Goal
Within the data that follows, set down exactly the lines from the one containing "const passionFruit = new THREE.Group();" through the one containing "import numpy as np", both ends included.

Extracted records

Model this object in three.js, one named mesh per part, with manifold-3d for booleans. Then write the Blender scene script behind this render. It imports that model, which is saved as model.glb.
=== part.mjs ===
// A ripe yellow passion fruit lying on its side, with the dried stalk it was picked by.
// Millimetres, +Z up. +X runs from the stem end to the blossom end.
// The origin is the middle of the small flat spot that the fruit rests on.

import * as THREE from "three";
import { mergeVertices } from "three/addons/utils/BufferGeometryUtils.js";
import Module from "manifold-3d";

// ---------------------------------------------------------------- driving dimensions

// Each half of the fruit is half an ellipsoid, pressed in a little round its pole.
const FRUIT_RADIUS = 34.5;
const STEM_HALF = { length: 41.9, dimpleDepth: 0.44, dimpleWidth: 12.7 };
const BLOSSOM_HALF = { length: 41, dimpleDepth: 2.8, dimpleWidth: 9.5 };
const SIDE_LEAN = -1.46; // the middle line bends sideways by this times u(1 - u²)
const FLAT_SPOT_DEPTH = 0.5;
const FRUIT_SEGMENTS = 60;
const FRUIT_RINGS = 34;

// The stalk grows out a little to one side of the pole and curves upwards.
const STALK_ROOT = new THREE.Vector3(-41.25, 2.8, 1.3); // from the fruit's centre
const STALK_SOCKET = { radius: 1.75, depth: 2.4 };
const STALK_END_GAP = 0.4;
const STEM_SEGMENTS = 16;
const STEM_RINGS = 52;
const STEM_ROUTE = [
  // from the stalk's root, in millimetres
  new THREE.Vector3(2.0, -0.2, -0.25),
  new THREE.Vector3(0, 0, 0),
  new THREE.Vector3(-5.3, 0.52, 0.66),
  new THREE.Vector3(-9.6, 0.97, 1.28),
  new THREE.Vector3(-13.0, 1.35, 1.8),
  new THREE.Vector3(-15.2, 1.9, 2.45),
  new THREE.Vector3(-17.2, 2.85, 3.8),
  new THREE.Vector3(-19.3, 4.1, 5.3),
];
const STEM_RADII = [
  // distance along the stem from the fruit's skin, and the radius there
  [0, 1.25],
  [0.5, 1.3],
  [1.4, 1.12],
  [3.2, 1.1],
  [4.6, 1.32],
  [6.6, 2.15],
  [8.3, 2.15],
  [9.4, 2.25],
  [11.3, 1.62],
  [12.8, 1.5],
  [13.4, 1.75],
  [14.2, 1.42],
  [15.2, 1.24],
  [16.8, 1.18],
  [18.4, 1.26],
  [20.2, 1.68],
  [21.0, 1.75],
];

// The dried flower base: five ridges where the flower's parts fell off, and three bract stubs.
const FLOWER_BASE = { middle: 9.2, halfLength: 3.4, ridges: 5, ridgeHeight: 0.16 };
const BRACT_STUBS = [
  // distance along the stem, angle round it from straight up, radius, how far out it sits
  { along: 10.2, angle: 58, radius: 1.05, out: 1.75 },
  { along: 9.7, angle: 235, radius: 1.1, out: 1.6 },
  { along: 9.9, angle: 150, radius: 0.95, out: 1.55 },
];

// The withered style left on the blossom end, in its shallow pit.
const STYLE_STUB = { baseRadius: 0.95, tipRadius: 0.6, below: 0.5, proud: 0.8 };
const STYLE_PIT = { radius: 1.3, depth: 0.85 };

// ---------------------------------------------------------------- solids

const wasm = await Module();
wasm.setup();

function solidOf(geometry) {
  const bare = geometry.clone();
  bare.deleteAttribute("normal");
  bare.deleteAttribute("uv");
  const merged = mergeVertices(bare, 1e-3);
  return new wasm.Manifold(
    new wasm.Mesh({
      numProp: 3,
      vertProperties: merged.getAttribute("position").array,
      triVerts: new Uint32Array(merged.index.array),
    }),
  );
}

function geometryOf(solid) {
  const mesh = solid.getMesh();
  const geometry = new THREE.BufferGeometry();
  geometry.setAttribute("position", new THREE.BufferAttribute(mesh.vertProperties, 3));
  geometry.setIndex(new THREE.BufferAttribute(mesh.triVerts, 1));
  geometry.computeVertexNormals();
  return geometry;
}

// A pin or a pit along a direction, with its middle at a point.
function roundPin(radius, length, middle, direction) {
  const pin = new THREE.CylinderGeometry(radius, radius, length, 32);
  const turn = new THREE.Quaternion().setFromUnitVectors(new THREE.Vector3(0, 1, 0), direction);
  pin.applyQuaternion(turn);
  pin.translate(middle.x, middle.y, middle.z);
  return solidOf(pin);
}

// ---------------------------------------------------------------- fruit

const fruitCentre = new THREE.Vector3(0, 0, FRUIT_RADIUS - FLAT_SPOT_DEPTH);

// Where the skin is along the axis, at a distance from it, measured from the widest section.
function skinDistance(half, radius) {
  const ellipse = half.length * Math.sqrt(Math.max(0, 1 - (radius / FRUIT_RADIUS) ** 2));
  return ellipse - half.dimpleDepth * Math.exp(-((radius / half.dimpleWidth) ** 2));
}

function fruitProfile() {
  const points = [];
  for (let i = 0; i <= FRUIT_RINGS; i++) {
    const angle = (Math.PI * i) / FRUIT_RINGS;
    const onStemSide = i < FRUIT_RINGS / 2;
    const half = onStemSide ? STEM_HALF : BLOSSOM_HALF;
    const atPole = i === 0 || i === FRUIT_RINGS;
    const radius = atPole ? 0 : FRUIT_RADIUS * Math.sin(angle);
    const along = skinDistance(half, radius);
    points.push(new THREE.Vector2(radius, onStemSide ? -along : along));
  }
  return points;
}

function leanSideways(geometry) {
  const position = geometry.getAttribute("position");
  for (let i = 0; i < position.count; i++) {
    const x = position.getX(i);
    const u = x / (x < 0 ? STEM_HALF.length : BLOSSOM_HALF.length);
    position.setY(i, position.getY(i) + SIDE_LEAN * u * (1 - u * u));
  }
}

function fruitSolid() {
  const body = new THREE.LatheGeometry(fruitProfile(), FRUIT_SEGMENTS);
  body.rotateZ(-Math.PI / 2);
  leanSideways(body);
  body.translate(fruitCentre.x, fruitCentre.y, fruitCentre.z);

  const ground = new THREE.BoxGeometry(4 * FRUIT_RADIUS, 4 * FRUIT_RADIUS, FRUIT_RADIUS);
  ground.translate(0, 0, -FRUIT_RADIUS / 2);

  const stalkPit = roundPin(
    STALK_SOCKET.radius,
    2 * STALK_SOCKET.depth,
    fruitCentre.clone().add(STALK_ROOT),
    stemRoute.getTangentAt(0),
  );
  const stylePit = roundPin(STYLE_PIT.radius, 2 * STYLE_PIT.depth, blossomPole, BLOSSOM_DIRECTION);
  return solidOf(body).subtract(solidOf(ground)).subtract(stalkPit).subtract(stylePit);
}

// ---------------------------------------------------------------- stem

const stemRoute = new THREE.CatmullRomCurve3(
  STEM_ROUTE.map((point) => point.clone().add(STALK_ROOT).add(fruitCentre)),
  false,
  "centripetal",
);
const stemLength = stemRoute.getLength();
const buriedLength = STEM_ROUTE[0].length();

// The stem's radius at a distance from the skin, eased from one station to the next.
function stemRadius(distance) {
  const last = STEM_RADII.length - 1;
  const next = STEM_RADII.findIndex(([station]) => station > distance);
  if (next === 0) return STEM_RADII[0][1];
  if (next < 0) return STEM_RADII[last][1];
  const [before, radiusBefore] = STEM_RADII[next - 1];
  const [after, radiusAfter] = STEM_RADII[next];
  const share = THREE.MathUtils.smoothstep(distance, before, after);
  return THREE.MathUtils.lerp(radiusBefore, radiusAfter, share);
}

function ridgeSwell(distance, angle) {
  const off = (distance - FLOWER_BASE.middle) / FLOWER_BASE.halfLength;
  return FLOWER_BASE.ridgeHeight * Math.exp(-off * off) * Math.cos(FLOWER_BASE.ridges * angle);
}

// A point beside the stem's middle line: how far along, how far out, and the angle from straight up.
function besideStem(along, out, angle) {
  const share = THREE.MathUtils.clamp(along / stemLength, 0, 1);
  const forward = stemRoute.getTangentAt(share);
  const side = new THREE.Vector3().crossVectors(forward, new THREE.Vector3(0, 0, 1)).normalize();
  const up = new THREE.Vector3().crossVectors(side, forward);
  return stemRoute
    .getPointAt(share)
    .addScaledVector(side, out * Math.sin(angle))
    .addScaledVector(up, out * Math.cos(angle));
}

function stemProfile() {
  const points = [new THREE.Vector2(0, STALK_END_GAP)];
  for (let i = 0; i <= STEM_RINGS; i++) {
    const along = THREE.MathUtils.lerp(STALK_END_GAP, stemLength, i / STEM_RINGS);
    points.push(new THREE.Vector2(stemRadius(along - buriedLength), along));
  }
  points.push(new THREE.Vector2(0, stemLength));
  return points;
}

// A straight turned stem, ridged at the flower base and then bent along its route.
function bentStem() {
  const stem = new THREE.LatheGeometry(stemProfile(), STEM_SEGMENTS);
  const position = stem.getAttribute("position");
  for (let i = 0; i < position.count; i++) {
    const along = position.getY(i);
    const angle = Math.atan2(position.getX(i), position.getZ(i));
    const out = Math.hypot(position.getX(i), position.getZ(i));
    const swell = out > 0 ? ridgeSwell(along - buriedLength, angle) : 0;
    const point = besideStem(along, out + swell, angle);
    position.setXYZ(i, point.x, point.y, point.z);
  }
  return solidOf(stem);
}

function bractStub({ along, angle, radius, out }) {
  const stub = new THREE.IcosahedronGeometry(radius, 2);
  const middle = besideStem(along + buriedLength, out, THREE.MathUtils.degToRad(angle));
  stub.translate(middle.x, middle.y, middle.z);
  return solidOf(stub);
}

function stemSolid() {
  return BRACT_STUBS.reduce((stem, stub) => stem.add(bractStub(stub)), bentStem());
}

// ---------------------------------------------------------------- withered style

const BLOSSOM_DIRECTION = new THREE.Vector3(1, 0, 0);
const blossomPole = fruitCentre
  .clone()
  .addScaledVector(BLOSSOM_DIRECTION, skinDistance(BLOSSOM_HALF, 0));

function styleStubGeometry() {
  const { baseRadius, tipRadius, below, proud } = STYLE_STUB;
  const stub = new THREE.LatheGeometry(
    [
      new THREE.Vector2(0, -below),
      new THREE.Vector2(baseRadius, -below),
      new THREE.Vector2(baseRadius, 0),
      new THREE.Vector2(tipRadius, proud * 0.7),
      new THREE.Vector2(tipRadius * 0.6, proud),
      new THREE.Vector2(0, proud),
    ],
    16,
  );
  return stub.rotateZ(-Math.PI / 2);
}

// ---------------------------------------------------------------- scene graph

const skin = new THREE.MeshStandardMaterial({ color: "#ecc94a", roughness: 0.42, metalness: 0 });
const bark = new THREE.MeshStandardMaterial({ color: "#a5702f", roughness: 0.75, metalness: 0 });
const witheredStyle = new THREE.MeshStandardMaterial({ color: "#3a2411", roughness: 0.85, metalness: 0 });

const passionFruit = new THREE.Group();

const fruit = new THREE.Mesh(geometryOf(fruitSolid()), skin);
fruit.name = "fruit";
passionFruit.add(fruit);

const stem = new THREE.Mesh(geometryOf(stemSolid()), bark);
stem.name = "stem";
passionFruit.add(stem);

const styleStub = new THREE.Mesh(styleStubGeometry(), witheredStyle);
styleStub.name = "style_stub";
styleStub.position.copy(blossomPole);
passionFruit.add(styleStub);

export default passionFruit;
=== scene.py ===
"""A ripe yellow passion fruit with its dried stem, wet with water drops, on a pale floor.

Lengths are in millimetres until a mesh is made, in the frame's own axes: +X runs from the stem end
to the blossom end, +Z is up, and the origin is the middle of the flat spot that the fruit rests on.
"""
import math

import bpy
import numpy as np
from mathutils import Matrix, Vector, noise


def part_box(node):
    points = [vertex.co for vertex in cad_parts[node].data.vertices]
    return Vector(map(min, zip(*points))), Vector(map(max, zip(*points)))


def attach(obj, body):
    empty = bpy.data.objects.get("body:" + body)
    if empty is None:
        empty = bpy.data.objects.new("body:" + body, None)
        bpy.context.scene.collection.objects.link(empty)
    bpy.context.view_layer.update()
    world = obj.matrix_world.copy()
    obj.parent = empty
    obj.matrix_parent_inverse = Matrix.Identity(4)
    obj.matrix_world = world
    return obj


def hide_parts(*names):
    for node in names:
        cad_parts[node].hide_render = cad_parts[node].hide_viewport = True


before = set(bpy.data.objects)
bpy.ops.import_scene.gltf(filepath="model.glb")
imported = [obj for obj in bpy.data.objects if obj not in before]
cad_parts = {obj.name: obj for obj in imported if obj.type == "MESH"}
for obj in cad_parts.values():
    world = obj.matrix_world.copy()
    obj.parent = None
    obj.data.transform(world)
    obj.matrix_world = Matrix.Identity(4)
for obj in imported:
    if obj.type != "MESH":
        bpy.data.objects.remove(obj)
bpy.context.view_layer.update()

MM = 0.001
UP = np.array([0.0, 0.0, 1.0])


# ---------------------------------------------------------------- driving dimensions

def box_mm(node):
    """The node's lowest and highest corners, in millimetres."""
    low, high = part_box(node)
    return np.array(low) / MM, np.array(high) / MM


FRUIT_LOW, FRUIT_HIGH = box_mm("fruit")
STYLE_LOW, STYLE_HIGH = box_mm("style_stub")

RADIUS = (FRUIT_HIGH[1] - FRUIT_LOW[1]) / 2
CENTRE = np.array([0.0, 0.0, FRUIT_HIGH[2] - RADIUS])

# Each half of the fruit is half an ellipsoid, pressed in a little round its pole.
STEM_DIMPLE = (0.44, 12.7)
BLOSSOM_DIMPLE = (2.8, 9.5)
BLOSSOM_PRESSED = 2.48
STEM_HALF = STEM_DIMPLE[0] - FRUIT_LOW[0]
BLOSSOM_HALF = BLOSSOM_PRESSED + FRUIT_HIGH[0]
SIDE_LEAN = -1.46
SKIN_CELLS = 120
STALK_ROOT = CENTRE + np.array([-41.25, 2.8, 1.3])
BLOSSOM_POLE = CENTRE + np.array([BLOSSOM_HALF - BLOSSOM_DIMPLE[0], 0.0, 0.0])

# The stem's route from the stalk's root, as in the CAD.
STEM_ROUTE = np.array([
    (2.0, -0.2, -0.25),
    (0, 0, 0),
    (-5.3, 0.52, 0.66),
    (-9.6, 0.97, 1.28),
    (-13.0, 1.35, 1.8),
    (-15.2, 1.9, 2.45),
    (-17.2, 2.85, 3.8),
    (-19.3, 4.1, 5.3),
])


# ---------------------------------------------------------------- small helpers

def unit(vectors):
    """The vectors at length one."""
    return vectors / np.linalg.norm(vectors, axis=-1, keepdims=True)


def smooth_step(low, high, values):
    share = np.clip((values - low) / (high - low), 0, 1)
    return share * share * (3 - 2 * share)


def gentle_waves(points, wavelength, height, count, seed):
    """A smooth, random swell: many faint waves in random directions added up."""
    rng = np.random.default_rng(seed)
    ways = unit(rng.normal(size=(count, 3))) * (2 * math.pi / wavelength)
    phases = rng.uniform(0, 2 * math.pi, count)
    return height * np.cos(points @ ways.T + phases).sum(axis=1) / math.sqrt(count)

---

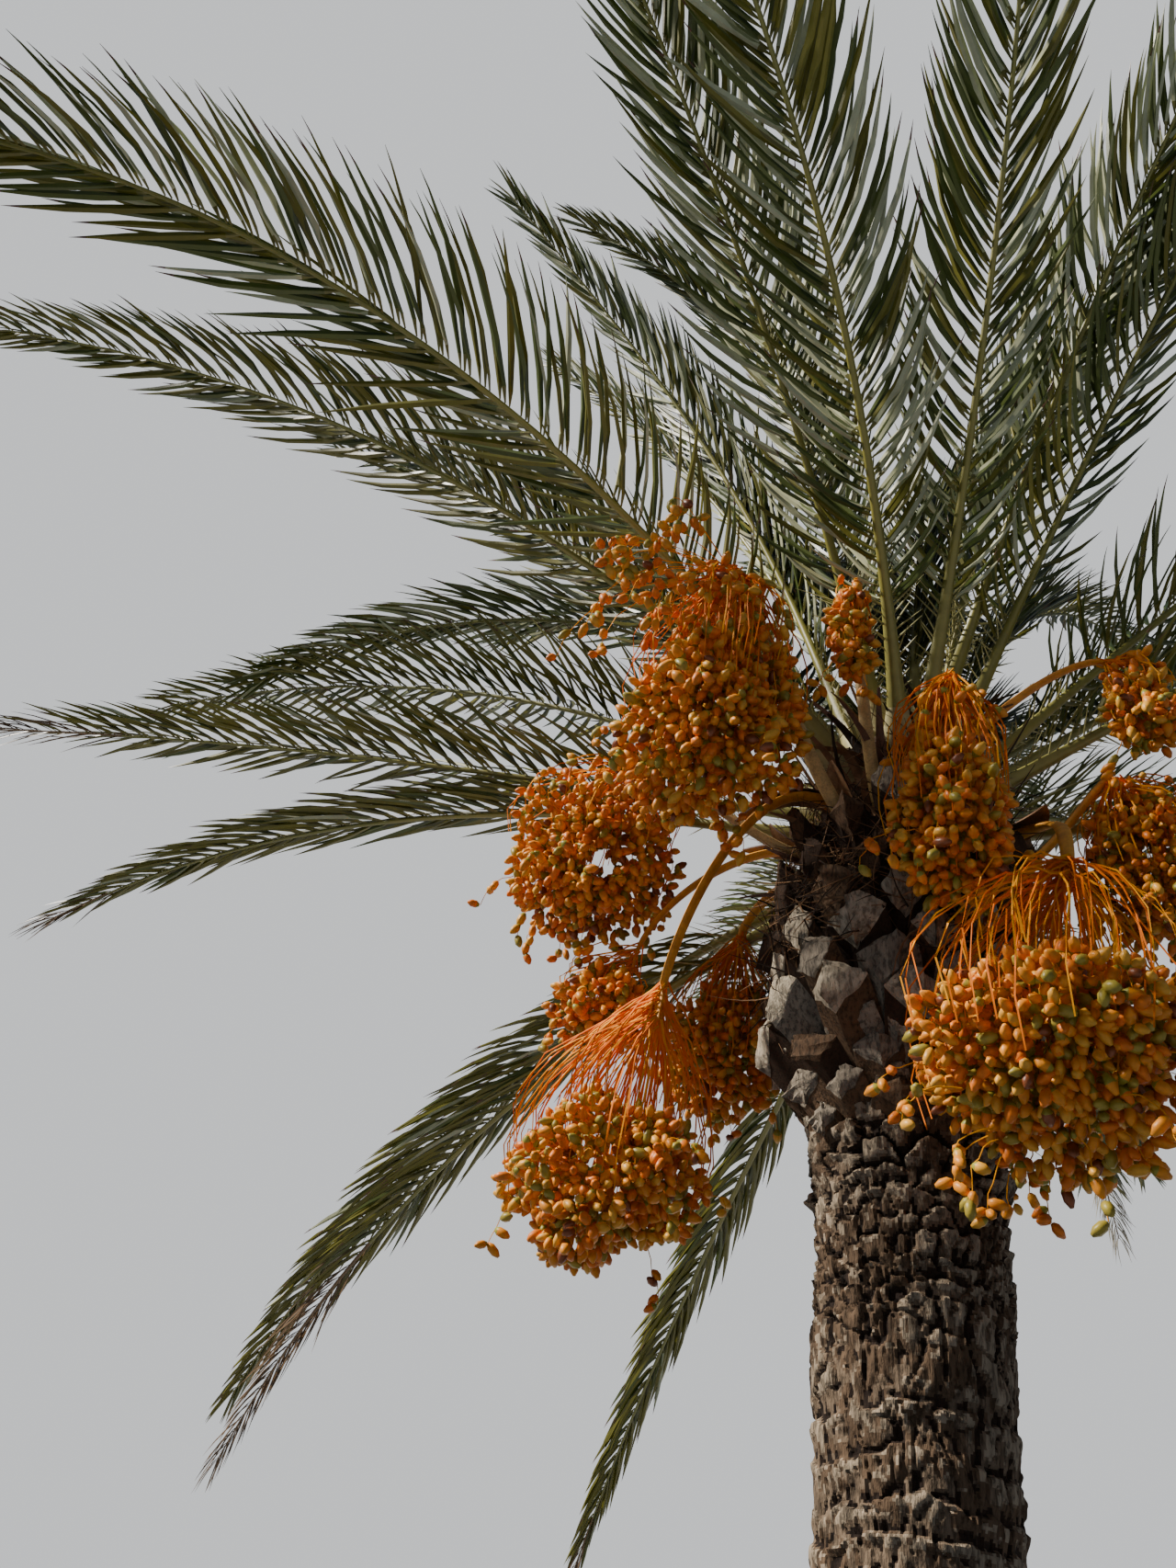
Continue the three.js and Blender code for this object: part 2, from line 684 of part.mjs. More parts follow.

Solution
const passionFruit = new THREE.Group();

const fruit = new THREE.Mesh(geometryOf(fruitSolid()), skin);
fruit.name = "fruit";
passionFruit.add(fruit);

const stem = new THREE.Mesh(geometryOf(stemSolid()), bark);
stem.name = "stem";
passionFruit.add(stem);

const styleStub = new THREE.Mesh(styleStubGeometry(), witheredStyle);
styleStub.name = "style_stub";
styleStub.position.copy(blossomPole);
passionFruit.add(styleStub);

export default passionFruit;
=== scene.py ===
"""A ripe yellow passion fruit with its dried stem, wet with water drops, on a pale floor.

Lengths are in millimetres until a mesh is made, in the frame's own axes: +X runs from the stem end
to the blossom end, +Z is up, and the origin is the middle of the flat spot that the fruit rests on.
"""
import math

import bpy
import numpy as np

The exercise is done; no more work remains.